At the 2025 SCO Summit in China, President Erdoğan’s bilateral meetings with Russian and Chinese leaders highlighted Türkiye’s intent to keep open channels with both East and West amid growing global polarization.
This approach allows Türkiye to mediate and balance interests — maintaining dialogue with Moscow while continuing to support Ukraine’s sovereignty and the Montreux Convention regime in the Black Sea.
In practical terms, Türkiye’s participation in SCO-linked forums enhances its access to Central Asian security agendas, energy corridors, and transport integration projects aligned with its own “Middle Corridor” initiative.
Thus, Ankara leverages the SCO not to realign militarily, but to expand its diplomatic geography—projecting influence from the Mediterranean to the Pacific through engagement rather than alignment.
3. Diplomacy as a Security Instrument
Türkiye’s post-2022 strategic environment has underscored the limits of hard power.
From mediating prisoner exchanges between Russia and Ukraine to facilitating the Black Sea Grain Initiative, Ankara has refined a model of “diplomatic security” — the use of negotiation, mediation, and regional convening as tools of stability.
In 2025, Türkiye co-hosted multiple rounds of indirect talks between Moscow and Kyiv, engaged in Black Sea de-mining initiatives with Bulgaria and Romania, and maintained open dialogue with NATO commanders while keeping communication lines with the Kremlin intact.
This ability to act as a bridge rather than a battleground reinforces Türkiye’s aspiration to be viewed as an indispensable stabilizer in its surrounding regions.
Such a role also enhances Ankara’s leverage within NATO itself: it demonstrates that Türkiye’s value lies not only in troops or bases but in diplomatic access — an asset no other ally in the region possesses at a comparable level.
4. Balancing Power Through Multipolar Diplomacy
Ankara’s foreign-policy doctrine increasingly rests on the principle of strategic equidistance.
Rather than choosing sides, Türkiye opts to participate in multiple security ecosystems, from NATO councils to SCO summits, the Organization of Turkic States, and OIC security forums.
This multilayered diplomacy allows Ankara to shape regional outcomes while avoiding dependency on any single bloc.

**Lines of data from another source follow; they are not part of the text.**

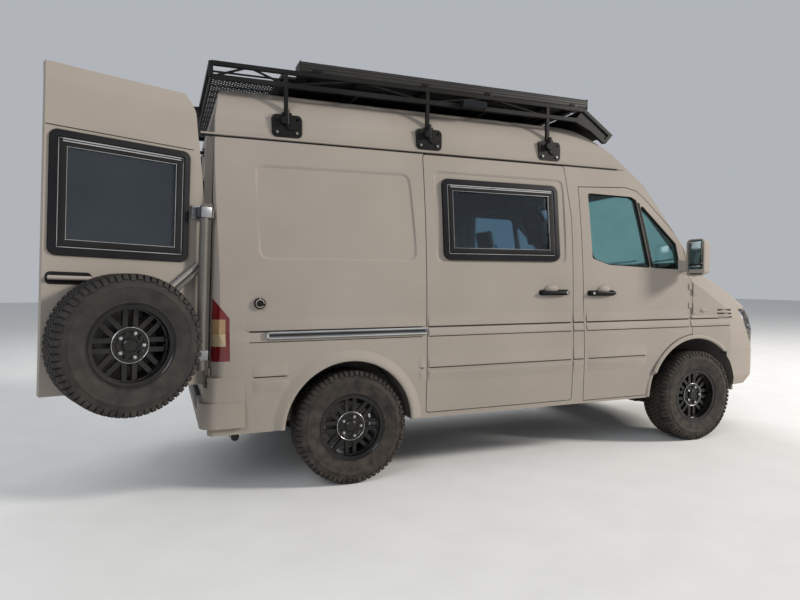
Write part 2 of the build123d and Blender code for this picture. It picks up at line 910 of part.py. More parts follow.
rear_bumper_front_x = -690.0
rear_bumper_foot = 442.0
rear_bumper_crease = 596.0
rear_bumper_step = 690.0
rear_bumper_top = 748.0
rear_bumper_back_x = -952.0
rear_bumper_upper_x = -924.0
with BuildPart() as rear_bumper:
    with BuildSketch(level(rear_bumper_foot)) as bumper_plan:
        with Locations(((rear_bumper_front_x + rear_bumper_back_x) / 2, 0)):
            Rectangle(rear_bumper_front_x - rear_bumper_back_x, 2 * half_width + 12)
        fillet(bumper_plan.vertices().sort_by(Axis.X)[0:2], 90)
    extrude(amount=rear_bumper_crease - rear_bumper_foot)
    with BuildSketch(level(rear_bumper_crease)) as upper_plan:
        with Locations(((rear_bumper_front_x + rear_bumper_upper_x) / 2, 0)):
            Rectangle(rear_bumper_front_x - rear_bumper_upper_x, 2 * half_width + 4)
        fillet(upper_plan.vertices().sort_by(Axis.X)[0:2], 70)
    extrude(amount=rear_bumper_top - rear_bumper_crease)
    add(box_between(
        (rear_bumper_back_x - 10, -half_width - 10, rear_bumper_step),
        (rear_face_x(sill_height) - seat_gap, half_width + 10, rear_bumper_top + 10),
    ), mode=Mode.SUBTRACT)
    add(deepcopy(outer), mode=Mode.SUBTRACT)
    add(box_between(
        (rear_face_x(sill_height) - seat_gap, -half_width + tuck_in + 5, 400),
        (rear_bumper_front_x + 1, half_width - tuck_in - 5, 800),
    ), mode=Mode.SUBTRACT)
rear_bumper.part.label = "rear_bumper"
export_step(rear_bumper.part, "parts/rear_bumper.step")

# Tail lamps.
with BuildPart() as lamp_rooms:
    for hand in (1, -1):
        add(lamp_block(hand))
with BuildPart() as tail_lamps:
    add(deepcopy(outer))
    add(lamp_rooms.part, mode=Mode.INTERSECT)
    add(deepcopy(inner), mode=Mode.SUBTRACT)
tail_lamps.part.label = "tail_lamps"
export_step(tail_lamps.part, "parts/tail_lamps.step")

# Rear doors, their windows, the ladder and the spare wheel.
hinge_foot = Vector(*rear_hinge_point(sill_height, 1)) + Vector(rear_axle_x, 0, 0)
hinge_head = Vector(*rear_hinge_point(gutter_height, 1)) + Vector(rear_axle_x, 0, 0)
hinge_line = Axis(hinge_foot, hinge_head - hinge_foot)


def opened(piece):
    """A piece of the right rear door, turned about its hinge to its open place."""
    return piece.rotate(hinge_line, rear_door_open)


rear_window_outline = [(28, 1437), (28, 2070), (748, 2070), (748, 1437)]
for name, hand in (("right", 1), ("left", -1)):
    with BuildSketch() as door_face:
        add(rear_door_sketch.sketch)
        with Locations((-hand * (600 + panel_gap / 2), 1500)):
            Rectangle(1200, 2400, mode=Mode.INTERSECT)
    with BuildSketch() as pane_face:
        with BuildLine():
            Polyline(*[(-hand * y, z) for y, z in rear_window_outline], close=True)
        make_face()
        fillet(pane_face.vertices(), 36)
    with BuildPart() as door_closed:
        add(deepcopy(shell.part))
        with BuildSketch(across(-1300)):
            add(door_face.sketch)
        extrude(amount=600, mode=Mode.INTERSECT)
        with BuildSketch(across(-1300)):
            add(pane_face.sketch)
        extrude(amount=600, mode=Mode.SUBTRACT)
        for hinge in door_hinges[name]:
            add(hinge["room_in_door"], mode=Mode.SUBTRACT)
            add(hinge["door"])
    with BuildPart() as pane_closed:
        add(deepcopy(glass_shell.part))
        with BuildSketch(across(-1300)):
            add(pane_face.sketch)
            offset(amount=-seat_gap, kind=Kind.INTERSECTION)
        extrude(amount=600, mode=Mode.INTERSECT)
    with BuildPart() as rear_door:
        add(opened(door_closed.part) if name == "right" else door_closed.part)
    rear_door.part.label = "rear_door_" + name
    export_step(rear_door.part, "parts/rear_door_" + name + ".step")
    with BuildPart() as rear_window:
        add(opened(pane_closed.part) if name == "right" else pane_closed.part)
    rear_window.part.label = "rear_window_" + name
    export_step(rear_window.part, "parts/rear_window_" + name + ".step")


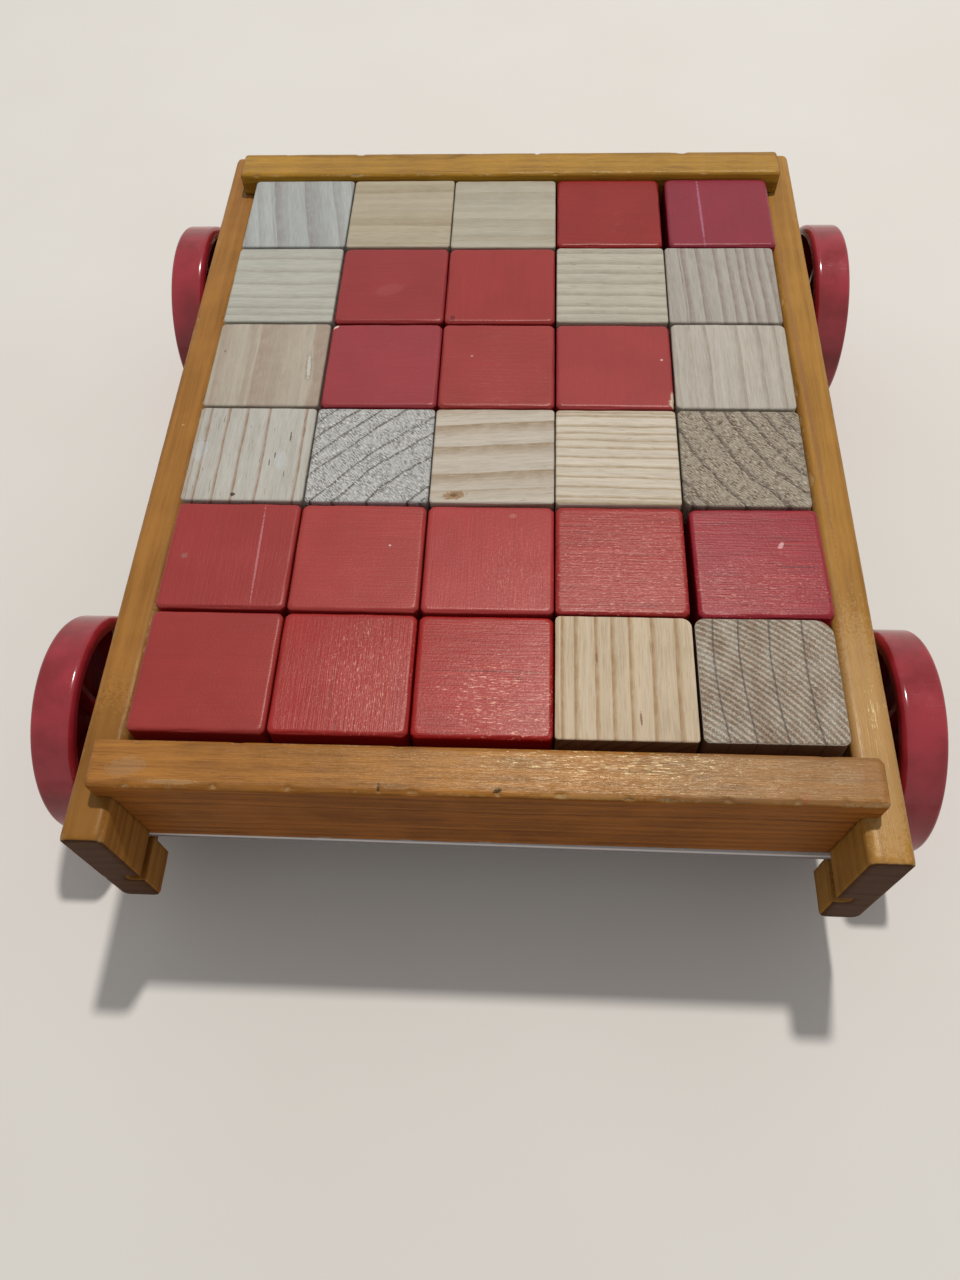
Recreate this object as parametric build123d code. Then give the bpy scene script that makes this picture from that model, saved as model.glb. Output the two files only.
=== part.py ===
from build123d import *
import math
import os

# A toy wagon: a varnished pine tray on four red plastic wheels, filled with loose wooden cubes.
# Millimetres. +Z is up and the floor is Z = 0. +Y runs along the rails from the front board to the
# rear board, +X to the right. The origin is on the floor under the middle of the tray.

os.makedirs("parts", exist_ok=True)

# how a box or cylinder sits on its own origin
UP = (Align.CENTER, Align.CENTER, Align.MIN)
DOWN = (Align.CENTER, Align.CENTER, Align.MAX)

# ---------------------------------------------------------------- driving dimensions
# load of cubes: their colours, rear row first, left to right
NATURAL = "natural"
RED = "red"
LOAD = (
    (NATURAL, NATURAL, NATURAL, RED, RED),
    (NATURAL, RED, RED, NATURAL, NATURAL),
    (NATURAL, RED, RED, RED, NATURAL),
    (NATURAL, NATURAL, NATURAL, NATURAL, NATURAL),
    (RED, RED, RED, RED, RED),
    (RED, RED, RED, NATURAL, NATURAL),
)
BLOCK_SIZE = 40.0
BLOCK_EDGE = 2.0           # rounding of every cube edge
COLUMN_GAP = 0.4
ROW_GAP = 0.9
LEFT_GAP = 1.9             # load to left rail
RIGHT_GAP = 2.5
REAR_GAP = 0.4             # load to rear board
FRONT_GAP = 3.3
JOSTLE = 0.2               # how far a cube lies off its place, as a share of COLUMN_GAP
SWING = 0.12               # and how far its corners are turned round, as a share of COLUMN_GAP
# cubes that have strayed: (row, column): (right, as a share of RIGHT_GAP; back and swing, of ROW_GAP)
STRAYS = {
    (1, 3): (0.0, -0.55, 0.04),
    (1, 5): (0.8, 0.22, 0.0),
    (5, 5): (0.6, 0.0, 0.35),
    (6, 4): (0.0, 0.33, 0.0),
    (6, 5): (0.16, 0.52, 0.08),
}

# tray
RAIL_THICK = 12.5
RAIL_EDGE = 2.5            # rounding of the long edges
RAIL_END_EDGE = 1.0
FRONT_OVERHANG = 12.5      # rails past the front board
REAR_OVERHANG = 10.5
BOARD_THICK = 14.4
FRONT_LEAN = 2.0           # the front board's top leans outwards, in degrees
BOARD_EDGE = 1.6
LUG_REACH = 5.0            # board lug onto the rail's top
LUG_HEIGHT = 9.0
TRAY_DEPTH = 33.3          # rail top to floor panel
PANEL_THICK = 3.2
PANEL_FRONT_SETBACK = 1.5  # panel's end behind the front board's outer face
PANEL_REAR_SETBACK = 3.5
PANEL_SKEW = 1.2           # the panel's front edge juts out by this at its right end
PANEL_SIDE_CLEARANCE = 0.2
KERF_CLEARANCE = 0.6       # saw kerf in the rails, higher than the panel by this
GROOVE_DEPTH = 5.0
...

It also fits within Türkiye’s long-term ambition to reshape regional security through dialogue-based influence rather than rigid alliance politics.
However, this balancing act is not without friction. Western partners express frustration over Türkiye’s low alignment rate with EU foreign declarations (only 4% in 2025) and its continuing economic links with Russia.
At the same time, Eastern counterparts remain cautious of Türkiye’s deep NATO integration.
The result is a dual perception: in Brussels, Türkiye is seen as a difficult ally; in Moscow and Beijing, as an unpredictable Western actor.
5. Regional Power Through Diplomatic Autonomy
Between Brussels and NATO Headquarters, Türkiye’s role is both pivotal and paradoxical.
It remains a cornerstone of Euro-Atlantic defence, yet simultaneously cultivates Eurasian partnerships that challenge unipolar alignments.
Ankara’s strategic ambition is not to exit the Western system but to redefine its terms of engagement—to act as a sovereign, agenda-setting power able to mediate across divides.
By investing in diplomatic depth — from NATO meetings to SCO dialogues — Türkiye seeks to transform geography into leverage, and dialogue into deterrence.
Its future influence will depend less on choosing a side and more on maintaining credibility as a balancing force in an increasingly fragmented security order.